On

2020

Bernard-Henri Lévy’s four documentary films (Bosna!, The Oath of Tobruk, Peshmerga, and The Battle of Mosul) were presented in retrospective showings at two legendary American theaters, the Quad Cinema in New York (January 10–16, 2020) and the Nuart Theater in Los Angeles (January 17–18).

On 11 June 2020, Ce virus qui rend fou, published by Grasset, appeared in bookstores in France, followed shortly by its appearance in Italy and the United States, two of the countries most severely affected by the pandemic.

On 19 May Lévy announced his intention to donate all of his royalties from sale of the book to Adelc (an association of independent bookstores).

From late 2019 through September 2020, Lévy served as a special envoy of the editors of the legendary Paris Match for a series of seven reports entitled “The Wars on Which Our Destiny Depends.” These journalistic explorations led him, in most cases during the pandemic shutdown, to Nigeria, where he sounded a global alert on the fate of the country’s Christians; to Kurdistan, to support his Peshmerga friends faced with reprisals from the Islamic State; to Somalia, which is mired in the chaos of Islamist militias; to Ukraine, from which he reported the return of trench warfare to Europe; to Bangladesh in the footsteps of his youthful self but also on the trail of the origins of the conflict between mainstream and radical Islamism; to Libya, where he narrowly averted tragedy and encountered the ugliest forms of anti-Semitism; and finally Afghanistan, where he met with the son of Commander Massoud and heir to his legacy of fighting religious fundamentalists.

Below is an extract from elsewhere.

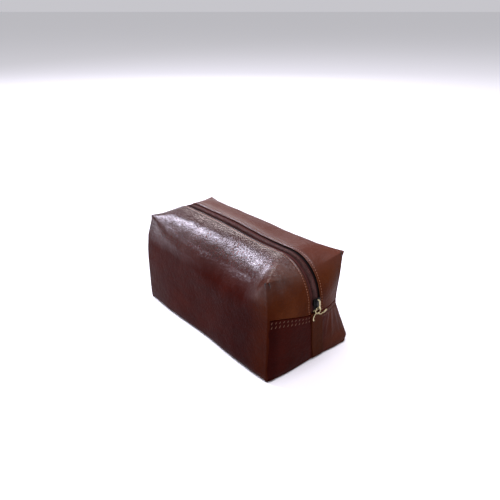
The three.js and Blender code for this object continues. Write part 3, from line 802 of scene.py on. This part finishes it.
def sweep(points, radius, segs=8, caps=True, flat=1.0, up=None):
    """Round bar along points; radius may be one number or one for each point. Returns points and faces."""
    c = np.asarray(points, float)
    n = len(c)
    r = np.full(n, radius, float) if np.isscalar(radius) else np.asarray(radius, float)
    t = np.gradient(c, axis=0)
    t /= np.maximum(np.linalg.norm(t, axis=1), 1e-9)[:, None]
    ref = np.array(up if up is not None else ((0, 0, 1) if abs(t[0][2]) < 0.9 else (1, 0, 0)), float)
    u = np.cross(ref, t[0]); u /= np.linalg.norm(u)
    rows = []
    for i in range(n):
        u = u - t[i] * (u @ t[i]); u /= np.linalg.norm(u)
        w = np.cross(t[i], u)
        a = np.linspace(0, 2 * math.pi, segs, endpoint=False)
        rows.append(c[i] + r[i] * (np.cos(a)[:, None] * u * flat + np.sin(a)[:, None] * w))
    V = np.concatenate(rows)
    F = []
    for i in range(n - 1):
        for k in range(segs):
            k2 = (k + 1) % segs
            F.append((i * segs + k, i * segs + k2, (i + 1) * segs + k2, (i + 1) * segs + k))
    if caps:
        V = np.concatenate([V, [c[0] - t[0] * r[0] * 0.35], [c[-1] + t[-1] * r[-1] * 0.35]])
        a, b = len(V) - 2, len(V) - 1
        for k in range(segs):
            k2 = (k + 1) % segs
            F.append((a, k2, k))
            F.append((b, (n - 1) * segs + k, (n - 1) * segs + k2))
    return V, F


def capsule_bar(a, b, r, normal, arch=0.0, segs=6, rings=5):
    """A stitch or tooth from a to b, its middle raised by arch along normal."""
    a, b, normal = np.asarray(a, float), np.asarray(b, float), np.asarray(normal, float)
    t = np.linspace(0, 1, rings)
    pts = a + (b - a) * t[:, None] + normal * (arch * np.sin(math.pi * t))[:, None]
    rad = r * np.array([0.45, 0.92, 1.0, 0.92, 0.45]) if rings == 5 else np.full(rings, r)
    return sweep(pts, rad, segs, up=normal)


def join(parts):
    V, F, base = [], [], 0
    for v, f in parts:
        V.append(v)
        F.extend([tuple(int(i) + base for i in q) for q in f])
        base += len(v)
    return np.concatenate(V), F


def plate(outline, thickness, origin, ax, ay, az, bevel=0.3, name="plate", material=None, segments=3):
    """A flat plate with rounded edges: outline points along ax, ay from origin, grown by thickness along az."""
    o0, ax, ay, az = (np.asarray(k, float) for k in (origin, ax, ay, az))
    low = [o0 + ax * p[0] + ay * p[1] for p in outline]
    high = [p + az * thickness for p in low]
    n = len(low)
    F = [tuple(range(n))[::-1], tuple(range(n, 2 * n))] + [(i, (i + 1) % n, n + (i + 1) % n, n + i) for i in range(n)]
    o = make_object(name, np.array(low + high), F, material, smooth=True)
    m = o.modifiers.new("b", "BEVEL")
    m.width = bevel * MM
    m.segments = segments
    m.limit_method = "ANGLE"
    m.angle_limit = math.radians(40)
    return apply_modifiers(o)


def rounded(points, r, n=5):
    """Rounds the corners of a 2-D outline."""
    pts = [np.array(p, float) for p in points]
    out = []
    for i, p in enumerate(pts):
        a, b = pts[i - 1] - p, pts[(i + 1) % len(pts)] - p
        ra = r[i] if hasattr(r, "__len__") else r
        ra = min(ra, 0.48 * np.linalg.norm(a), 0.48 * np.linalg.norm(b))
        p0, p1 = p + a / np.linalg.norm(a) * ra, p + b / np.linalg.norm(b) * ra
        for k in range(n + 1):
            t = k / n
            out.append((1 - t) ** 2 * p0 + 2 * t * (1 - t) * p + t * t * p1)
    return out


def fuse(objects, name):
    """Joins mesh objects into one piece."""
    bm = bmesh.new()
    mats = []
    for o in objects:
        me = o.data
        base = len(mats)
        mats.extend(me.materials)
        start = len(bm.faces)
        bm.from_mesh(me)
        bm.faces.ensure_lookup_table()
        for f in bm.faces[start:]:
            f.material_index += base
    mesh = bpy.data.meshes.new(name)
    bm.to_mesh(mesh)
    bm.free()
    for m in mats:
        mesh.materials.append(m)
    o = bpy.data.objects.new(name, mesh)
    bpy.context.scene.collection.objects.link(o)
    for k in objects:
        bpy.data.objects.remove(k, do_unlink=True)
    return o


def soften(p, n):
    """The same slow waviness as the leather has."""
    return p + n * (0.55 * fbm(p, 46.0, 2))[:, None]


def zip_place(s, y, depth):
    """Settled points at s along the zip, y across it and depth below the leather's surface; also the even points."""
    s, y, depth = np.broadcast_arrays(np.asarray(s, float), np.asarray(y, float), np.asarray(depth, float))
    x, z, nx, nz = zip_at(s.ravel())
    n = np.stack([nx, np.zeros_like(nx), nz], 1)
    surface = np.stack([x, y.ravel(), z], 1)
    even = surface - n * depth.ravel()[:, None]
    top = settle(surface)
    return soften(top, n) - n * depth.ravel()[:, None], even, n


# ------------------------------------------------------------------ topstitching beside the zip
def stitches_on(surface_bvh, rest_tree, points_even, length_dir, length, r, sink=0.08, arch=0.16):
    """Bars lying on the leather, one for each even point, running along length_dir."""
    parts, weights = [], []
    for p, d in zip(points_even, length_dir):
        ends = settle(np.array([p - d * length / 2, p + d * length / 2]))
        hit = []
        for q in ends:
            loc, nor, _, _ = surface_bvh.find_nearest(Vector(q))
            hit.append((np.array(loc), np.array(nor)))
        n = hit[0][1] + hit[1][1]
        n /= np.linalg.norm(n)
        a, b = hit[0][0] - hit[0][1] * sink, hit[1][0] - hit[1][1] * sink
        parts.append(capsule_bar(a, b, r, n, arch=arch + sink + 0.04))
        weights.append(len(parts[-1][0]))
    return parts, weights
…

These reports were published contemporaneously in leading American and European outlets, notably the Wall Street Journal, El Espagnol, and La Republicca.

While completing this series, BHL also traveled several times to Lesbos, reporting in Paris Match the horrible conditions of the migrants and refugees living in the camp there. About this shame of Europe, he wrote, “I have seen many camps in my life, but rarely such unbounded sadness.”